Procedure to Withdraw PPF Money
The procedure for withdrawing from a PPF
If you want to withdraw some or all of the money from your PPF account, you can do so.
Step 1: Complete the application form (Form C) with the necessary information.
Step 2: Submit the application to the bank branch where your PPF account is located.
What is Form C
Section 1
It is a declaration section in which you must submit your PPF account number as well as the amount of money you wish to withdraw. Along with that, you must state how many years have passed since the account was first opened.
Section 2
It is about office use and includes information such as:
- The date on which the PPF account was opened.
- The total balance in the PPF account.
- The date when the previously requested withdrawal was granted.

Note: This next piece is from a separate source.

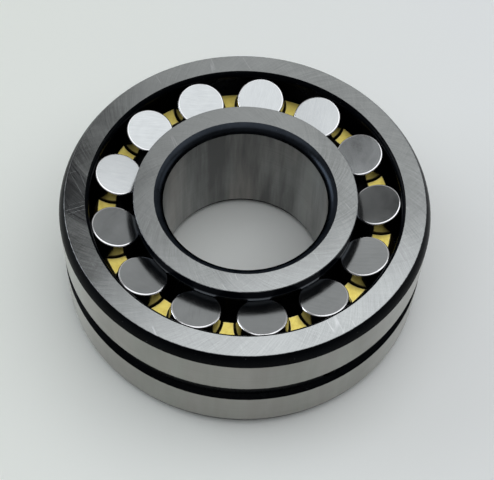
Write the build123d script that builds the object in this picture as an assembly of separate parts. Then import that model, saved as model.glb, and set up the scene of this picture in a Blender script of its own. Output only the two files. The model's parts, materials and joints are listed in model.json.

- The total amount of withdrawals available in the account.
- The amount of money that has been authorized for withdrawal.
- The signature and date of the person in charge – generally the service manager
Section 3
it requests information about the bank where the funds are to be credited directly or the bank in whose favour the cheque or demand draught is to be issued. It is also required to include a copy of the PPF passbook with this application.